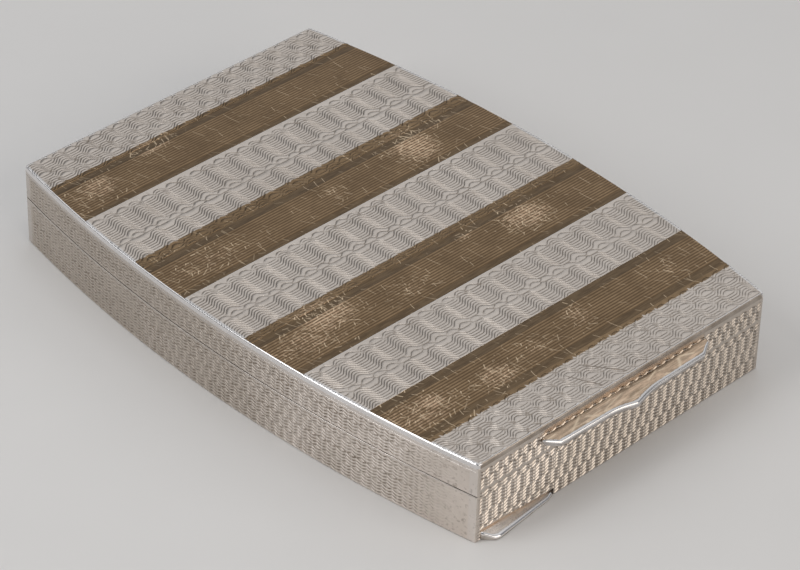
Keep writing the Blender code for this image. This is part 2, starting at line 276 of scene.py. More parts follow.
STROKE_BEND = 0.3
STROKE_SHORTEST = 0.2
STROKE_FAINTEST = 0.4
STROKE_END_STEEPNESS = 8.0
STROKE_ONSET = 6.0


def scratches_group():
    """Single scratches: one straight stroke, softly bent, laid across each cell of a Voronoi pattern.

    Each cell draws its stroke's direction, length and strength from its own colour.  Width and Length
    are shares of a cell, Turn is the usual direction in radians, Spread how far it strays from that,
    and Share is how many of the cells have a stroke.
    """
    group, given, result = new_group("scratches", "Mask", Vector=None, Cells=450.0, Length=0.6,
                                     Width=0.03, Turn=1.9, Spread=1.0, Share=0.4)
    sized = step_vectors(group, "MULTIPLY", given["Vector"], given["Cells"])[0]
    cell = add_node(group, "TexVoronoi", {"Vector": sized, "Scale": 1.0},
                    voronoi_dimensions="2D", feature="F1").outputs
    away = step_vectors(group, "SUBTRACT", sized, cell["Position"])[0]
    drawn = add_node(group, "SeparateColor", {0: cell["Color"]}).outputs
    angle = times(group, work_out(group, "SUBTRACT", drawn[0], 0.5), given["Spread"],
                  plus=times(group, given["Turn"], -1.0))
    turned = add_node(group, "VectorRotate", {"Vector": away, "Angle": angle},
                      rotation_type="Z_AXIS").outputs[0]
    x, y, z = add_node(group, "SeparateXYZ", {0: turned}).outputs
    bend = times(group, times(group, x, x),
                 times(group, drawn[2], STROKE_BEND, plus=-STROKE_BEND / 2))
    across = work_out(group, "ABSOLUTE", work_out(group, "ADD", y, bend))
    thin = work_out(group, "DIVIDE", across, given["Width"])
    thin = work_out(group, "SUBTRACT", 1.0, thin, clamp=True)
    reach = times(group, given["Length"],
                  times(group, drawn[2], 1 - STROKE_SHORTEST, plus=STROKE_SHORTEST))
    inside = work_out(group, "SUBTRACT", reach, work_out(group, "ABSOLUTE", x))
    ends = times(group, inside, STROKE_END_STEEPNESS, clamp=True)
    present = work_out(group, "SUBTRACT", given["Share"], drawn[1])
    present = times(group, present, STROKE_ONSET, clamp=True)
    faint = times(group, present,
                  times(group, drawn[0], 1 - STROKE_FAINTEST, plus=STROKE_FAINTEST))
    group.links.new(times(group, times(group, thin, ends), faint), result)
    return group


def grime_and_shade_group():
    """Soil left in the cuts, and painted shade laid on the same cut mark: it grows from the depth
    Start to the bottom, up to Most, in patches.
    """
    group, given, result = new_group("soiling_and_shade", "Mask", Vector=None, Cut=0.0, Start=0.5, Most=0.5)
    patchy = noise(group, given["Vector"], scale=420.0, detail=3.0)
    patchy = mix_values(group, patchy, 0.55, 1.25, start=0.3, end=0.7)
    deep = add_node(group, "MapRange", {"Value": given["Cut"], "From Min": given["Start"],
                    "From Max": 1.0}, interpolation_type="SMOOTHSTEP").outputs[0]
    much = times(group, given["Most"], patchy)
    group.links.new(times(group, deep, much, clamp=True), result)
    return group


TARNISH = tarnish_group()
SCRATCHES = scratches_group()
SOIL_AND_SHADE = grime_and_shade_group()

GILT = (0.405, 0.277, 0.160)
GILT_DULL = (0.27, 0.182, 0.103)
# Brown of the reed valleys and cuts, also painted shade at the thumb-pieces' roots.
GILT_VALLEY = (0.110, 0.069, 0.038)
GILT_CHANNEL = (0.195, 0.135, 0.080)
GILT_CHANNEL_DULL = (0.135, 0.092, 0.055)
# Paler gold where the gilding is rubbed, also used for painted sheen.
GILT_RUBBED_AND_SHEEN = (0.88, 0.62, 0.41)
GILT_SCRATCH = (1.00, 0.79, 0.55)
STREAK_SCALES = (500.0, 4000.0, 1000.0)
EVERY_WAY = 6.3
SCRATCH_LENGTH = 0.75
# cells, width, spread, share of cells, more of them under the wear-and-sheen mark, strength
GILT_SCRATCHES = (
    (430.0, 0.030, 0.9, 0.34, 0.3, 0.70), (800.0, 0.050, 1.4, 0.36, 0.6, 0.75),
    (640.0, 0.060, EVERY_WAY, 0.0, 1.3, 0.90), (950.0, 0.090, EVERY_WAY, 0.0, 1.3, 1.00),
    (1300.0, 0.130, 2.4, 0.0, 1.3, 1.00),
)


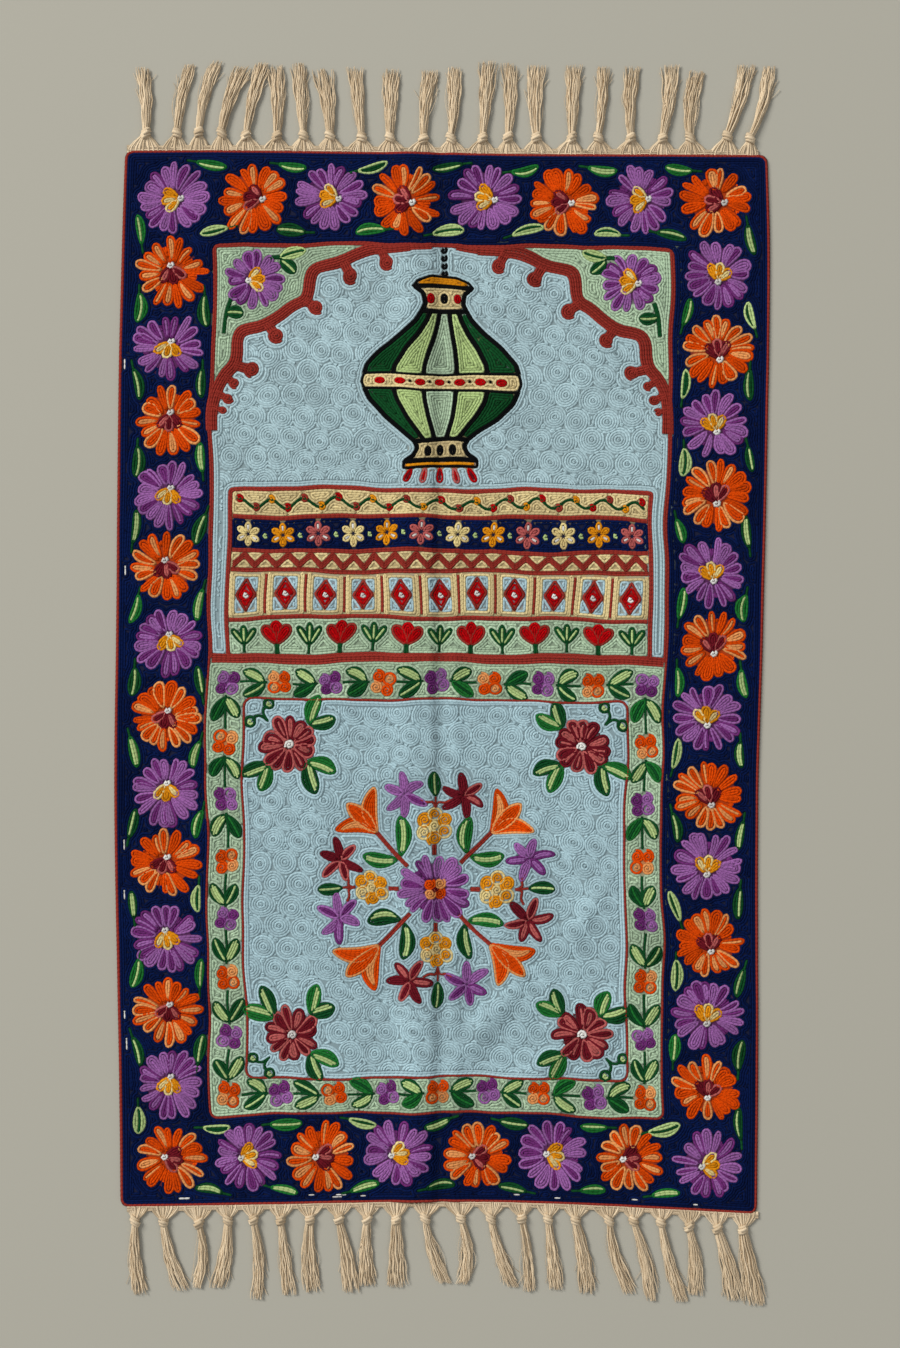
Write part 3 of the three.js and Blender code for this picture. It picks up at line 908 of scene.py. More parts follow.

= The exercise =
Please repeat the listing above in full and exactly.

= Written solution =
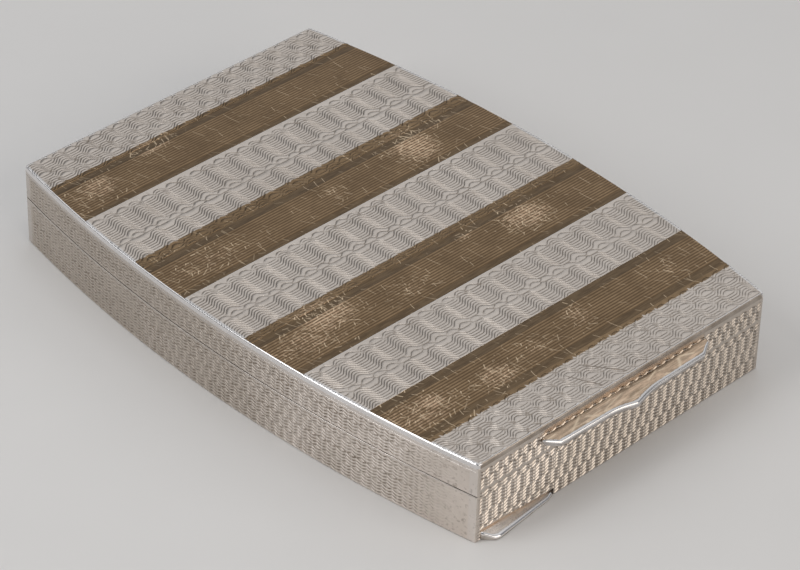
Keep writing the Blender code for this image. This is part 2, starting at line 276 of scene.py. More parts follow.
STROKE_BEND = 0.3
STROKE_SHORTEST = 0.2
STROKE_FAINTEST = 0.4
STROKE_END_STEEPNESS = 8.0
STROKE_ONSET = 6.0


def scratches_group():
    """Single scratches: one straight stroke, softly bent, laid across each cell of a Voronoi pattern.

    Each cell draws its stroke's direction, length and strength from its own colour.  Width and Length
    are shares of a cell, Turn is the usual direction in radians, Spread how far it strays from that,
    and Share is how many of the cells have a stroke.
    """
    group, given, result = new_group("scratches", "Mask", Vector=None, Cells=450.0, Length=0.6,
                                     Width=0.03, Turn=1.9, Spread=1.0, Share=0.4)
    sized = step_vectors(group, "MULTIPLY", given["Vector"], given["Cells"])[0]
    cell = add_node(group, "TexVoronoi", {"Vector": sized, "Scale": 1.0},
                    voronoi_dimensions="2D", feature="F1").outputs
    away = step_vectors(group, "SUBTRACT", sized, cell["Position"])[0]
    drawn = add_node(group, "SeparateColor", {0: cell["Color"]}).outputs
    angle = times(group, work_out(group, "SUBTRACT", drawn[0], 0.5), given["Spread"],
                  plus=times(group, given["Turn"], -1.0))
    turned = add_node(group, "VectorRotate", {"Vector": away, "Angle": angle},
                      rotation_type="Z_AXIS").outputs[0]
    x, y, z = add_node(group, "SeparateXYZ", {0: turned}).outputs
    bend = times(group, times(group, x, x),
                 times(group, drawn[2], STROKE_BEND, plus=-STROKE_BEND / 2))
    across = work_out(group, "ABSOLUTE", work_out(group, "ADD", y, bend))
    thin = work_out(group, "DIVIDE", across, given["Width"])
    thin = work_out(group, "SUBTRACT", 1.0, thin, clamp=True)
    reach = times(group, given["Length"],
                  times(group, drawn[2], 1 - STROKE_SHORTEST, plus=STROKE_SHORTEST))
    inside = work_out(group, "SUBTRACT", reach, work_out(group, "ABSOLUTE", x))
    ends = times(group, inside, STROKE_END_STEEPNESS, clamp=True)
    present = work_out(group, "SUBTRACT", given["Share"], drawn[1])
    present = times(group, present, STROKE_ONSET, clamp=True)
    faint = times(group, present,
                  times(group, drawn[0], 1 - STROKE_FAINTEST, plus=STROKE_FAINTEST))
    group.links.new(times(group, times(group, thin, ends), faint), result)
    return group


def grime_and_shade_group():
    """Soil left in the cuts, and painted shade laid on the same cut mark: it grows from the depth
    Start to the bottom, up to Most, in patches.
    """
    group, given, result = new_group("soiling_and_shade", "Mask", Vector=None, Cut=0.0, Start=0.5, Most=0.5)
    patchy = noise(group, given["Vector"], scale=420.0, detail=3.0)
    patchy = mix_values(group, patchy, 0.55, 1.25, start=0.3, end=0.7)
    deep = add_node(group, "MapRange", {"Value": given["Cut"], "From Min": given["Start"],
                    "From Max": 1.0}, interpolation_type="SMOOTHSTEP").outputs[0]
    much = times(group, given["Most"], patchy)
    group.links.new(times(group, deep, much, clamp=True), result)
    return group


TARNISH = tarnish_group()
SCRATCHES = scratches_group()
SOIL_AND_SHADE = grime_and_shade_group()

GILT = (0.405, 0.277, 0.160)
GILT_DULL = (0.27, 0.182, 0.103)
# Brown of the reed valleys and cuts, also painted shade at the thumb-pieces' roots.
GILT_VALLEY = (0.110, 0.069, 0.038)
GILT_CHANNEL = (0.195, 0.135, 0.080)
GILT_CHANNEL_DULL = (0.135, 0.092, 0.055)
# Paler gold where the gilding is rubbed, also used for painted sheen.
GILT_RUBBED_AND_SHEEN = (0.88, 0.62, 0.41)
GILT_SCRATCH = (1.00, 0.79, 0.55)
STREAK_SCALES = (500.0, 4000.0, 1000.0)
EVERY_WAY = 6.3
SCRATCH_LENGTH = 0.75
# cells, width, spread, share of cells, more of them under the wear-and-sheen mark, strength
GILT_SCRATCHES = (
    (430.0, 0.030, 0.9, 0.34, 0.3, 0.70), (800.0, 0.050, 1.4, 0.36, 0.6, 0.75),
    (640.0, 0.060, EVERY_WAY, 0.0, 1.3, 0.90), (950.0, 0.090, EVERY_WAY, 0.0, 1.3, 1.00),
    (1300.0, 0.130, 2.4, 0.0, 1.3, 1.00),
)


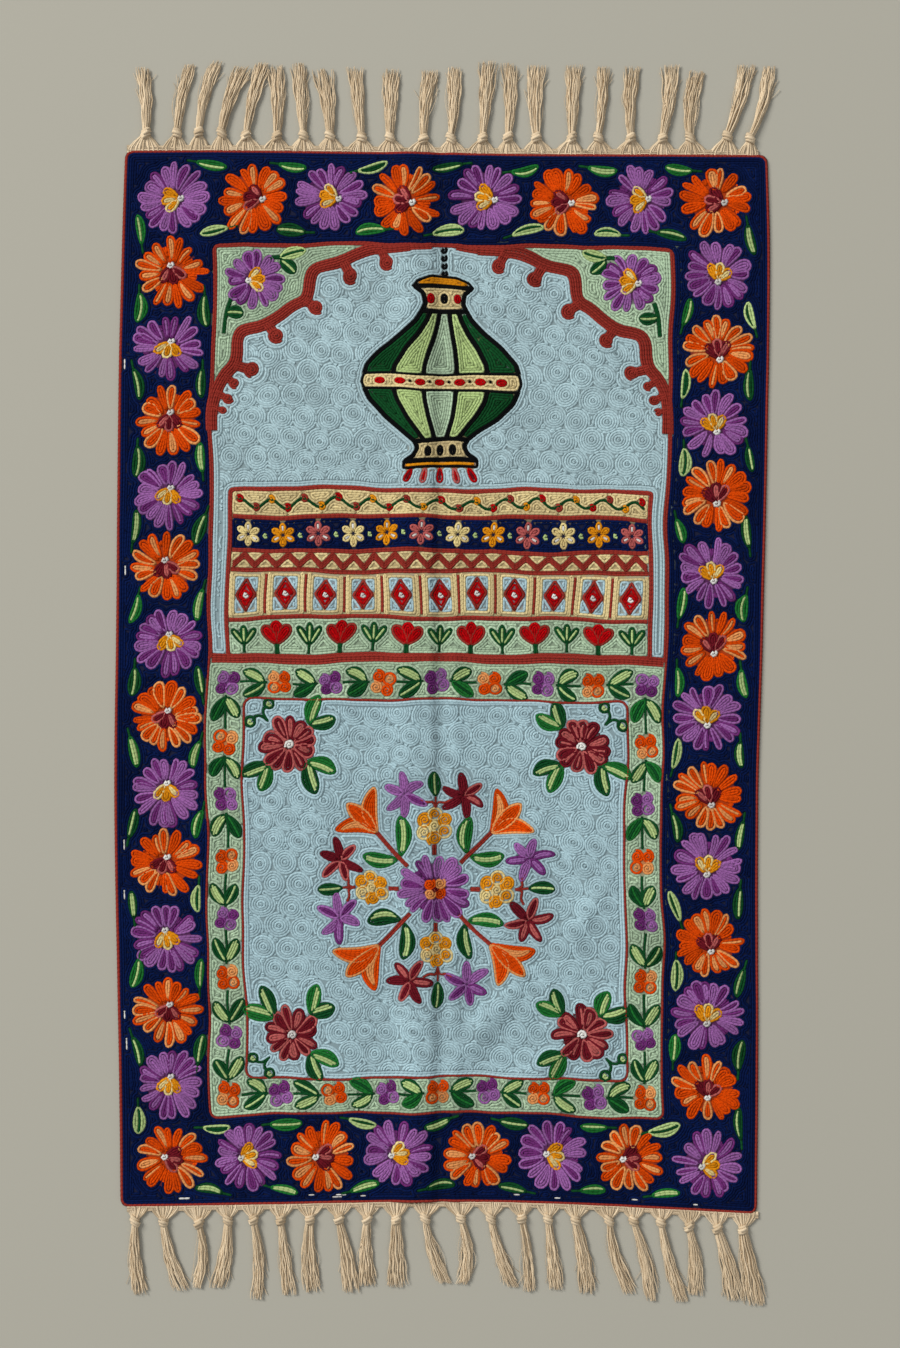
Write part 3 of the three.js and Blender code for this picture. It picks up at line 908 of scene.py. More parts follow.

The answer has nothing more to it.